A empresa estava sediada em Malta e “a sua função era investir em ativos na área do desporto”. No fundo, “investimentos em talento” — neste caso, jogadores. “É muito comum no ténis”, disse, acrescentando: “Eu tinha uma regra: não investir em atletas com mais e 23 anos e investir naqueles que dessem rentabilidade de três vezes”. Nélio Lucas deu até o exemplo da contratação do jogador Marcos Rojo para o Sporting em relação ao qual a Doyen pagou 75% e, quando o jogador foi comprado por outro clube, recebeu 75% do valor da compra. O ex-administrador admitiu mesmo, quando questionado pelo juiz-adjunto, que a empresa “nunca perdeu” dinheiro. “Ainda bem”, afirmou.

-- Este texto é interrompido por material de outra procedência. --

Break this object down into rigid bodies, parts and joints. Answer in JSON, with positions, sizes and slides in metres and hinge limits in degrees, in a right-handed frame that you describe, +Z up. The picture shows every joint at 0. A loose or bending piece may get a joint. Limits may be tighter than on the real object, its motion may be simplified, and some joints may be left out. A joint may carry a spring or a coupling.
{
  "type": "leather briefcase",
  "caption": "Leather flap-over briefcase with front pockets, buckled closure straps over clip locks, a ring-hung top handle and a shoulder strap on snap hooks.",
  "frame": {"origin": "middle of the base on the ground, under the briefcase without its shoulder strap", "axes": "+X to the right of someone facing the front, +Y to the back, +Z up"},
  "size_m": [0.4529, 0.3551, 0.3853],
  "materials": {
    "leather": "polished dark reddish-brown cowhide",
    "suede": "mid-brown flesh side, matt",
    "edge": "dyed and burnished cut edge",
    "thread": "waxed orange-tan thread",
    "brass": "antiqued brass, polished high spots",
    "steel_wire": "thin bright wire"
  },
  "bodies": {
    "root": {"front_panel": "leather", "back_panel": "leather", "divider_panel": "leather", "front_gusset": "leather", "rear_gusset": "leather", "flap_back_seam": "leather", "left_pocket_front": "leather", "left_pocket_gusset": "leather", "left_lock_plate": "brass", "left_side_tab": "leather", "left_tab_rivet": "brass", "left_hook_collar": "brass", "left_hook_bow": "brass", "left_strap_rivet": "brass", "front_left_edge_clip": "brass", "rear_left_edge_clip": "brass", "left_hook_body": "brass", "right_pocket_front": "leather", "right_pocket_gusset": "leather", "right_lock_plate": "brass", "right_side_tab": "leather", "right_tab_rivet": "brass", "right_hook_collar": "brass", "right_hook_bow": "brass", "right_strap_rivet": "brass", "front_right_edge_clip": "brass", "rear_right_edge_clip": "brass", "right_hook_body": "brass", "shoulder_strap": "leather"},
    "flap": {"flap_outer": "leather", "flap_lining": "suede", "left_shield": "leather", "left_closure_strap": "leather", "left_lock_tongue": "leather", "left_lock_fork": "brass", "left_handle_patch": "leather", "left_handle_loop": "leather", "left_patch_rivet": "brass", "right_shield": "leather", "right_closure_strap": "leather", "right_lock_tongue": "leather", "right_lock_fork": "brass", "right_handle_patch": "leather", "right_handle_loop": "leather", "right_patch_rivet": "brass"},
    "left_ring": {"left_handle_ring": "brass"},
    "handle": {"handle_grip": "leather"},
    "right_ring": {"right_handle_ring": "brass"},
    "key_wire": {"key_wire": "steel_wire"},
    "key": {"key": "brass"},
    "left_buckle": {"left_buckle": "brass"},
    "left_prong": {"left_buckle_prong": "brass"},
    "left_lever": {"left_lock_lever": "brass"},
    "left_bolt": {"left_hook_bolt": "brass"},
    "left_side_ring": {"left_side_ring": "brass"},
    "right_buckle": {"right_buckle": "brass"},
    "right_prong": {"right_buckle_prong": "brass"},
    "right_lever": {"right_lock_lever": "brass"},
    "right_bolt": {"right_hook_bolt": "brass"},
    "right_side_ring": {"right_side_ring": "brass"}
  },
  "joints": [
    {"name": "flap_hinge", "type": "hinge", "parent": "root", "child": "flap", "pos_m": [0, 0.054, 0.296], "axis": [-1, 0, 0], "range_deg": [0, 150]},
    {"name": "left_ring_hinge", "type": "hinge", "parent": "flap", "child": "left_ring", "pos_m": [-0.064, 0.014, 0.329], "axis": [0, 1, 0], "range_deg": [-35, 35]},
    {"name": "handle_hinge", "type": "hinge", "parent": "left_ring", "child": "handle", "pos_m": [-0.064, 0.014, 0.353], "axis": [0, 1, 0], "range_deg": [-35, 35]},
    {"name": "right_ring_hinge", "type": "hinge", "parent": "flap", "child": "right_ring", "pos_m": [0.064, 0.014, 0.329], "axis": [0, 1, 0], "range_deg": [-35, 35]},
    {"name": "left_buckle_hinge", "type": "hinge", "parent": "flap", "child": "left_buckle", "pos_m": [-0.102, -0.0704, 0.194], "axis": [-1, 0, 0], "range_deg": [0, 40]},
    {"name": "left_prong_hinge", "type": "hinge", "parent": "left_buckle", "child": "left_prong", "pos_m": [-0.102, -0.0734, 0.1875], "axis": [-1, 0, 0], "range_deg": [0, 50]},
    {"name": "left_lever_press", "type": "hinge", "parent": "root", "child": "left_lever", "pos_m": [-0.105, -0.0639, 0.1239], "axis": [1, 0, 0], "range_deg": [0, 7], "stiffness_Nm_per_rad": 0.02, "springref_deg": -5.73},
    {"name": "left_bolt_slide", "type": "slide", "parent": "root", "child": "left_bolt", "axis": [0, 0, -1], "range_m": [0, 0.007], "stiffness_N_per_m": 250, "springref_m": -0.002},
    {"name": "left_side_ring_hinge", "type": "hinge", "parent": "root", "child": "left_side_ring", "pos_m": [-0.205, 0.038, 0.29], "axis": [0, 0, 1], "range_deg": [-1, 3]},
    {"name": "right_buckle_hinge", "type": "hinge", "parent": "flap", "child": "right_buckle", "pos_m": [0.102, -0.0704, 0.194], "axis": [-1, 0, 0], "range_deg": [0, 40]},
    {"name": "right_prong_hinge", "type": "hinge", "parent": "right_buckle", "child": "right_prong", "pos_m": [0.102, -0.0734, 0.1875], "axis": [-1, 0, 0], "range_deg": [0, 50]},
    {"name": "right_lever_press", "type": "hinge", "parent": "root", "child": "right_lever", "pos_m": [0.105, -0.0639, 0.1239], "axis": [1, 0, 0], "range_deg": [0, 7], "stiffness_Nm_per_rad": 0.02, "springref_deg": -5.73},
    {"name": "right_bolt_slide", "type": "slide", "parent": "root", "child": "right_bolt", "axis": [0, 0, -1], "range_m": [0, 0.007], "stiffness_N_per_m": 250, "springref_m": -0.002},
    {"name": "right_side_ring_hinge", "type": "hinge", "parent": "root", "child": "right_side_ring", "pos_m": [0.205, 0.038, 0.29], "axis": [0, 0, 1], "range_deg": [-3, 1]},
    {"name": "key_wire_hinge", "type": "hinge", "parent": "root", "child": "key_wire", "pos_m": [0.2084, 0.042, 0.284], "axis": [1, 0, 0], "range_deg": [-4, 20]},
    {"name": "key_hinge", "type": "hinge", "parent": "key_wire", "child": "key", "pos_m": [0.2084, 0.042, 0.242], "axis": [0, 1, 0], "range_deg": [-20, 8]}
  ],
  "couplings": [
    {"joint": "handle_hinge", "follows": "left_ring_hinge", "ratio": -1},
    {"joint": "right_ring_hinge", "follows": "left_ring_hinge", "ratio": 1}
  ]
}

Rui Pinto, o principal arguido, responde por 90 crimes — todos relacionados com o facto de ter acedido aos sistemas informáticos e caixas de emails de pessoas ligadas ao Sporting, à Doyen, à sociedade de advogados PLMJ, à Federação Portuguesa de Futebol, à Ordem dos Advogados e à PGR. Entre os visados estão Jorge Jesus, Bruno de Carvalho, o então diretor do DCIAP Amadeu Guerra ou o advogado José Miguel Júdice. São, assim 68 de acesso indevido, 14 de violação de correspondência, seis de acesso ilegítimo e ainda por sabotagem informática à SAD do Sporting e por tentativa de extorsão ao fundo de investimento Doyen.

Aníbal Pinto, o seu advogado à data dos alegados crimes, responde pelo crime de tentativa de extorsão porque terá servido de intermediário de Rui Pinto na suposta tentativa de extorsão à Doyen. E é por isso que se sentam os dois, lado a lado, em frente ao coletivo de juízes.

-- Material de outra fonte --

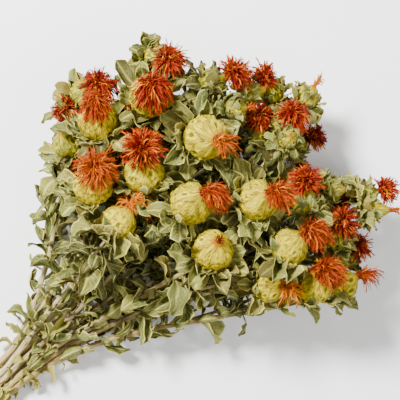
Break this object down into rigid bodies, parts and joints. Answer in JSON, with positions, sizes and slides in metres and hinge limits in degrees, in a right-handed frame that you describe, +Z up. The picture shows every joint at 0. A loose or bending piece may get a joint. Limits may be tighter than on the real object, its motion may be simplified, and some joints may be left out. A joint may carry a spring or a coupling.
{
  "type": "dried safflower bunch",
  "caption": "Bunch of dried safflower stems lying down, with curled leaves, round green flower heads in leafy bracts and tufts of orange florets.",
  "frame": {"origin": "middle of the bunch's footprint, on the surface that it lies on", "axes": "+X along the bunch from the cut ends to the flowers, +Y to the left of that way, +Z up"},
  "size_m": [0.4654, 0.2871, 0.1459],
  "materials": {
    "spray": "matte, dry and papery",
    "floret": "matte, dry and fibrous"
  },
  "bodies": {
    "root": {"spray_a": "spray", "spray_b": "spray", "spray_c": "spray", "spray_d": "spray", "spray_e": "spray", "spray_f": "spray", "spray_g": "spray", "spray_h": "spray", "spray_i": "spray", "spray_j": "spray", "spray_k": "spray", "spray_l": "spray", "spray_m": "spray", "spray_n": "spray", "tuft_01": "floret", "tuft_02": "floret", "tuft_03": "floret", "tuft_04": "floret", "tuft_05": "floret", "tuft_06": "floret", "tuft_07": "floret", "tuft_08": "floret", "tuft_09": "floret", "tuft_10": "floret", "tuft_11": "floret", "tuft_12": "floret", "tuft_13": "floret", "tuft_14": "floret", "tuft_15": "floret", "tuft_16": "floret", "tuft_17": "floret", "tuft_18": "floret", "tuft_19": "floret", "tuft_20": "floret", "tuft_21": "floret", "tuft_22": "floret", "tuft_23": "floret", "tuft_24": "floret", "tuft_25": "floret", "tuft_26": "floret", "tuft_27": "floret", "tuft_28": "floret", "tuft_29": "floret", "tuft_30": "floret", "tuft_31": "floret", "tuft_32": "floret", "tuft_33": "floret", "tuft_34": "floret", "tuft_35": "floret"}
  },
  "joints": []
}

Rui Pinto. O rapaz do “cabelito espetado” que já entrava nos computadores da escola antes de ser o “John” do Football Leaks

O alegado pirata informático esteve em prisão preventiva desde 22 de março de 2019 e foi colocado em prisão domiciliária a 8 de abril deste ano, numa casa disponibilizada pela PJ. Na sequência de um requerimento apresentado pela defesa do arguido, a juiz Margarida Alves, presidente do coletivo de juízes — que está a julgar Rui Pinto e que tem como adjuntos os juízes Ana Paula Conceição e Pedro Lucas — decidiu colocá-lo em liberdade. O alegado pirata informático deixou as instalações da PJ no início de agosto e a sua morada atual é desconhecida.